Révolution de palais
Certes le sujet fait vendre. La simple évocation du vocable « pop », comme de celui de Warhol, assure en général tout espace d’exposition d’un beau succès public et médiatique, comme l’espère actuellement le Musée d’art moderne de la Ville de Paris. Mais les expositions actuelles mettent moins en avant l’apport warholien et plus généralement américain du pop que la diffusion du mouvement et de ses stratégies à travers le monde. Influencés par les études postcoloniales et féministes, les commissaires et conservateurs décentrent de plus en plus les grands récits de l’histoire de l’art, accordant celle-ci désormais au pluriel, souvent même au féminin pluriel. Les schémas de lecture et d’analyse cherchent aussi à s’émanciper d’une vision phallocentriste et occidentalo-centriste pour explorer des scènes autrefois pensées provinciales ou subalternes dans un souci de rattrapage et de réhabilitation. Si certains travaux féminins n’ont pas été vus, c’est bien à cause du sexisme des directions de musées, principalement masculines et condescendantes envers les productions féminines.

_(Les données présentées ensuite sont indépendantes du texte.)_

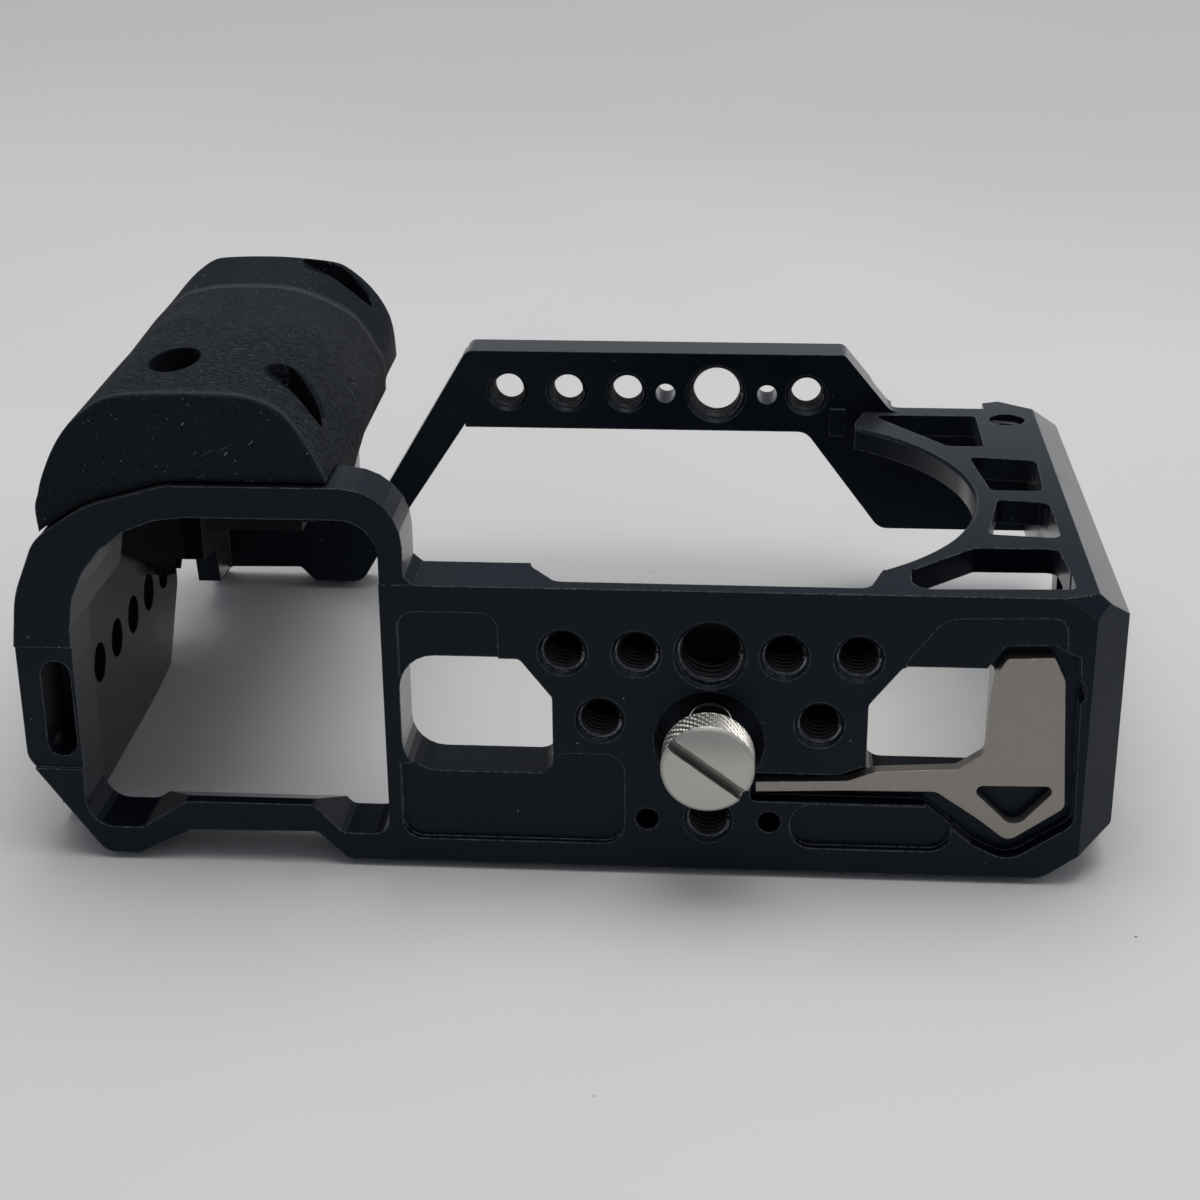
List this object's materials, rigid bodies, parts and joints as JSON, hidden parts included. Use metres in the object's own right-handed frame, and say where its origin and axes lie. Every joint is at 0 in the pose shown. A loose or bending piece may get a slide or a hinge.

Aujourd’hui, les commissaires sont de plus en plus souvent des femmes. Les rapports de pouvoir s’inversent donc. D’autres pratiques n’ont tout simplement pas été vues en dehors des frontières de leur pays d’origine, pour des raisons de blocus politique dans le cas de dictatures ou de manque de moyens afin de contrer l’hégémonie occidentale. Enfin, ce révisionnisme participe d’une tendance de plus en plus saillante et qu’on avait vue atteindre l’art minimal, révisé à l’ère de la globalisation au Jewish Museum. En 2014, à l’occasion de la réédition augmentée de l’exposition « Primary Structures » de 1966 devenue « Other Primary Structures », le minimalisme s’ouvrait aux productions du monde entier des mêmes années. Ces diverses entreprises de déconstruction des synthèses officielles sont aussi nourries par une place croissante accordée par le monde académique et les musées aux études dites curatoriales qui analysent les conditions de réception et de diffusion des œuvres et des mouvements par le biais de l’histoire des expositions. Cette histoire de la structuration du goût public se révèle passionnante et participe de ces grandes relectures entreprises actuellement.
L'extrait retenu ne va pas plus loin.